Copy verbatim the material from its first line to the line that holds "face +Z and -Z.", including that line.

** start SOURCE EXCERPT **

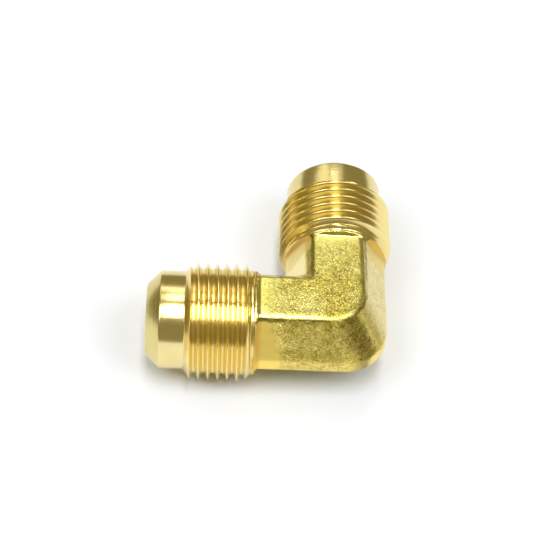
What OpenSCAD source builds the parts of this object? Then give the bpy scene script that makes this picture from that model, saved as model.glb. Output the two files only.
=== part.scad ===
// 45 degree flare union elbow, 5/8 in tube both ways, one brass forging.
// The origin is the point where the two bore axes cross. One end looks along -X, the other
// along +Y, and the forging's two wrench flats face +Z and -Z.

/* [Flare ends] */
// Centre of the elbow to the face of each end
centre_to_end = 36.3; // [34:0.1:46]
// Outside diameter of the flare nut thread
thread_d = 22.1; // [18:0.1:27]
// Threads per inch
threads_per_inch = 14; // [12:1:20]
// Whole thread crests on each end
full_threads = 6; // [3:1:8]
// How far the nose is turned below the root of the thread, on diameter
nose_clearance = 1.2; // [0.6:0.1:3]
// Length of the straight nose behind the seat
nose_len = 4.7; // [2:0.1:8]
// Angle of the flare seat to the bore axis
seat_angle = 45; // [37:1:50]
// Width of the flat ring between the bore and the seat
seat_edge = 0.4; // [0.2:0.05:1]
// Angle of the lead-in chamfer at the start of the thread, to the bore axis
lead_angle = 55; // [40:1:65]
// Plain turned neck between the end of the thread and the shoulder
neck_len = 0.7; // [0.4:0.1:4]
// Length over which the turned neck falls away to the forging
shoulder_len = 1.2; // [0.8:0.1:2.5]

/* [Bores] */
// Diameter of both drilled bores
bore_d = 12.7; // [9:0.1:15.5]
// How far each drill cuts full size past the centre
bore_past_centre = 3; // [0:0.1:3.5]
// Included angle of the drill point
drill_point = 118; // [90:1:140]

/* [Forging] */
// Across the two wrench flats
across_flats = 17.4; // [16:0.1:21]
// Width of each wrench flat
flat_w = 9.6; // [6:0.1:13]
// Width of the forging at the upright band on its parting line
band_w = 19.3; // [18.5:0.1:24]
// Height of the upright band
band_h = 2.5; // [1:0.1:5]
// Radius of the heel at the band
heel_r = 8.4; // [6:0.1:9.6]
// Radius of the wrench flat's corner at the heel
heel_flat_r = 7; // [5:0.1:9]

/* [Hidden] */
$fn = 96;

INCH = 25.4;
// Unified external thread: its depth and its flat crest as shares of the pitch, and the
// slope of a flank to the square-on direction
THREAD_DEPTH = 0.6134;
THREAD_CREST = 1 / 8;
FLANK_ANGLE = 30;
// How far a cut or a join runs past the face it meets
OVERLAP = 0.5;

pitch = INCH / threads_per_inch;
thread_r = thread_d / 2;
root_r = thread_r - THREAD_DEPTH * pitch;
nose_r = root_r - nose_clearance / 2;
bore_r = bore_d / 2;
seat_edge_r = bore_r + seat_edge;

flat_z = across_flats / 2;
flat_x = flat_w / 2;
band_x = band_w / 2;
band_z = band_h / 2;

// Half the width of one thread crest, at its top and at its foot
crest_top = THREAD_CREST * pitch / 2;
crest_foot = crest_top + THREAD_DEPTH * pitch * tan(FLANK_ANGLE);

// The neck covers every corner of the forged section
neck_r = max(root_r, norm([flat_x, flat_z]), norm([band_x, band_z]));

// Stations along an end, counted from its face towards the centre
seat_end = (nose_r - seat_edge_r) / tan(seat_angle);
lead_start = seat_end + nose_len;
lead_end = lead_start + (thread_r - nose_r) / tan(lead_angle);
last_crest = lead_end + (full_threads - 0.5) * pitch;
blank_end = last_crest + pitch / 4;
neck_start = blank_end + max(0, thread_r - neck_r);
neck_end = neck_start + neck_len;
shoulder_end = neck_end + shoulder_len;

// The heel turns about a point outside the crossing of the axes, and the corner of the
// wrench flat about a point inside it
heel_offset = band_x - heel_r;
heel_flat_offset = heel_flat_r - flat_x;
// Radius, at the level of the band, of the cone that the flat's corner runs down along
heel_foot_r = heel_r + norm([1, 1]) * (heel_offset + heel_flat_offset);

// Half of the forged section, from its axis outwards, pulled in by cut
function half_section(cut) = [
    [0, -flat_z],
    [flat_x - cut, -flat_z],
    [band_x - cut, -band_z],
    [band_x - cut, band_z],
    [flat_x - cut, flat_z],
    [0, flat_z]
];

// One thread crest around a station, as radius and station
function crest(station) = [
    [root_r, station - crest_foot],
    [thread_r, station - crest_top],
    [thread_r, station + crest_top],
    [root_r, station + crest_foot]
];

// Turned blank of one end before threading
module end_blank() {
    rotate_extrude()
        polygon([
            [0, 0],
            [seat_edge_r, 0],
            [nose_r, seat_end],
            [nose_r, lead_start],
            [thread_r, lead_end],
            [thread_r, blank_end],
            [neck_r, neck_start],
            [neck_r, neck_end],
            [neck_r - shoulder_len, shoulder_end],
            [0, shoulder_end]
        ]);
}

// What the threading die leaves: the root cylinder and a ring for each turn, with a part
// ring on the lead-in chamfer and another where the thread runs out
module thread_envelope() {
    runout = last_crest + pitch;
    rotate_extrude()
        polygon([
            [0, 0],
            [root_r, 0],
            for (i = [-full_threads : 0])
                each crest(last_crest + i * pitch),
            [root_r, runout - crest_foot],
            [thread_r, runout - crest_top],
            [thread_r, shoulder_end],
            [0, shoulder_end]
        ]);
}

// One threaded end, standing on -X with its face away from the centre
module flare_end() {
    translate([-centre_to_end, 0, 0])
        rotate([0, 90, 0])
            intersection() {
                end_blank();
                thread_envelope();
            }
}

// Straight forged bar from inside the neck on -X to the start of the heel
module bar() {
    bar_start = centre_to_end - neck_end + OVERLAP;
    section = concat(half_section(0), [for (p = half_section(0)) [-p[0], -p[1]]]);
    translate([-bar_start, 0, 0])
        rotate([90, 0, 90])
            linear_extrude(height = bar_start + heel_offset)
                polygon(section);
}

// Round heel between the two bars
module heel() {
    translate([heel_offset, -heel_offset, 0])
        rotate([0, 0, -90])
            rotate_extrude(angle = 90)
                polygon(half_section(heel_offset));
}

// Waste above the band at the heel, outside the cone from the flat's corner
module heel_waste() {
    outside_r = heel_foot_r + band_w;
    translate([-heel_flat_offset, heel_flat_offset, 0])
        rotate([0, 0, -90])
            rotate_extrude(angle = 90)
                polygon([
                    [heel_foot_r, band_z],
                    [outside_r, band_z],
                    [outside_r, flat_z + OVERLAP],
                    [heel_flat_r, flat_z + OVERLAP],
                    [heel_flat_r, flat_z]
                ]);
}

// Everything that repeats on the +Y end is the -X end mirrored about the heel's diagonal
module both_ends() {
    children();
    mirror([1, 1, 0]) children();
}

// Bore drilled from the -X end, with its drill point
module bore() {
    translate([-centre_to_end, 0, 0])
        rotate([0, 90, 0]) {
            translate([0, 0, -OVERLAP])
                cylinder(h = centre_to_end + bore_past_centre + OVERLAP, r = bore_r);
            translate([0, 0, centre_to_end + bore_past_centre])
                cylinder(h = bore_r / tan(drill_point / 2), r1 = bore_r, r2 = 0);
        }
}

module forging() {
    difference() {
        union() {
            both_ends() bar();
            heel();
        }
        heel_waste();
        mirror([0, 0, 1]) heel_waste();
    }
}

module elbow_body() {
    color("goldenrod")
        difference() {
            union() {
                forging();
                both_ends() flare_end();
            }
            both_ends() bore();
        }
}

elbow_body();
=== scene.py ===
"""Brass flare union elbow for 5/8 in tube: one forging, turned, threaded and drilled at both ends."""

import math

import bpy
import numpy as np
from mathutils import Matrix, Vector, noise


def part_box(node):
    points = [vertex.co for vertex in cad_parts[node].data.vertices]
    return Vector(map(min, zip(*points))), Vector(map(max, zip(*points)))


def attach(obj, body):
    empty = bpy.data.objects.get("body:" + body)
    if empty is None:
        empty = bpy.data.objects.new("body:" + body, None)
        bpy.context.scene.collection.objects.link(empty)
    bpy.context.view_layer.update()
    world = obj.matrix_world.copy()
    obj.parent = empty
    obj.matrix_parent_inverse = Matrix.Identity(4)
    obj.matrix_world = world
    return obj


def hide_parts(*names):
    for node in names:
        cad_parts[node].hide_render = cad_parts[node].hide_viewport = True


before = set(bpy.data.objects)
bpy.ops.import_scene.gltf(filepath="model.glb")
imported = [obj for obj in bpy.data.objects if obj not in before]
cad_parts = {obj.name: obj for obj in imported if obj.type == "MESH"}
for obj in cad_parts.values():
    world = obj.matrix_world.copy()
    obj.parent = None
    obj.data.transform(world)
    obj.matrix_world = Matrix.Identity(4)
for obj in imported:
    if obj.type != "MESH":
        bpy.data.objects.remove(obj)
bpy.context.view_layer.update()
body_low, body_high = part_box("elbow_body")

MM = 0.001

# Sizes in millimetres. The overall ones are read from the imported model.
CENTRE_TO_END = -body_low[0] / MM
THREAD_R = body_high[2] / MM
PITCH = 25.4 / 14
THREAD_DEPTH = 0.6134 * PITCH
CREST_WIDTH = PITCH / 8
FLANK_WIDTH = THREAD_DEPTH * math.tan(math.radians(30))
ROOT_ROUNDING = 1.4
# Distance from the centre to a crest, straight above the bore axis, on each end
CREST_A = 26.596
CREST_B = 27.09

# Turned blank of an end: distances from its face, and radii
FACE_R = 6.75
NOSE_R = 9.337
SEAT_END = NOSE_R - FACE_R
NOSE_LENGTH = 4.7
LEAD_START = SEAT_END + NOSE_LENGTH
LEAD_END = LEAD_START + 1.2
BLANK_END = 18.95
NECK_START = 20.2
NECK_R = 9.8
NECK_END = 20.62
CORE_END = 23.2
CORE_R = 7.6
CORE_OVERLAP = 2.5
# Length of the step behind the neck, and of the broken edge on every turned corner
NECK_STEP = 0.3
EDGE_ROUND = 0.16

BORE_R = 6.35
BORE_PAST_CENTRE = 3.0
DRILL_HALF_ANGLE = math.radians(59)
# Broken edge at the bore's mouth, and how far the drill stands out of it
MOUTH_BREAK = 0.15
DRILL_OUT = 1.0

# Forged section: two wrench flats, an upright band on the parting line, four sloped sides
FLAT_Z = 8.7
FLAT_X = 4.65
BAND_X = 9.65
BAND_Z = 1.25
HEEL_R = 8.4
HEEL_FLAT_R = 7.8
# Width of the 45 degree strip between the flat and the inner side
INNER_STRIP = 1.8
COLLAR_R = 9.86
COLLAR_FACE = CENTRE_TO_END - 20.75
COLLAR_END = CENTRE_TO_END - 20.3
# Level distance from a sloped side to straight distance
SIDE_SLOPE = 0.84
# How wide the forging's edges are rounded off
BAND_EDGE = 0.35
STRIP_EDGE = 0.2
INNER_CORNER = 1.2
OUTER_FLAT_EDGE = 0.8
INNER_FLAT_EDGE = 0.35
COLLAR_EDGE = 0.25
# Fillet at a collar: its width on the flats, what the sides add, and where and over what height
FLAT_FILLET = 0.6
SIDE_FILLET = 0.6
FILLET_TOP = 8.6
FILLET_HEIGHT = 2.5

# Steps round a bore and a turned end, rows of faces in a turn of thread, and rows before the crest
BORE_ROUND = 128
ROUND = 144
ROWS_A_TURN = 24
ROWS_TO_CREST = 57
# Cell of the grid that the forging's skin is drawn on
SKIN_CELL = 0.28


def linear(hex_colour):
    """Linear RGBA of an sRGB hex colour."""
    parts = [int(hex_colour[i:i + 2], 16) / 255 for i in (1, 3, 5)]
    return [c / 12.92 if c <= 0.04045 else ((c + 0.055) / 1.055) ** 2.4 for c in parts] + [1.0]


def add(tree, kind, settings=None, inputs=None):
    """Adds a node with its settings and links.

    An input takes a plain value, a socket, or a node, which stands for its first live output.
    """
    node = tree.nodes.new(kind)
    for name, value in (settings or {}).items():
        setattr(node, name, value)
    for name, value in (inputs or {}).items():
        if isinstance(value, bpy.types.Node):
            value = next(out for out in value.outputs if out.enabled)
        if isinstance(value, bpy.types.NodeSocket):
            tree.links.new(value, node.inputs[name])
        else:
            node.inputs[name].default_value = value
    return node


# ---------------------------------------------------------------- brass finishes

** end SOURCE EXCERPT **

* **RESULT OF THIS TASK**
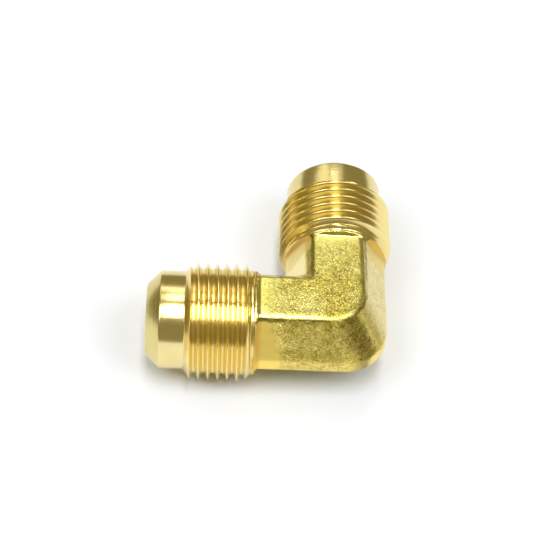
What OpenSCAD source builds the parts of this object? Then give the bpy scene script that makes this picture from that model, saved as model.glb. Output the two files only.
=== part.scad ===
// 45 degree flare union elbow, 5/8 in tube both ways, one brass forging.
// The origin is the point where the two bore axes cross. One end looks along -X, the other
// along +Y, and the forging's two wrench flats face +Z and -Z.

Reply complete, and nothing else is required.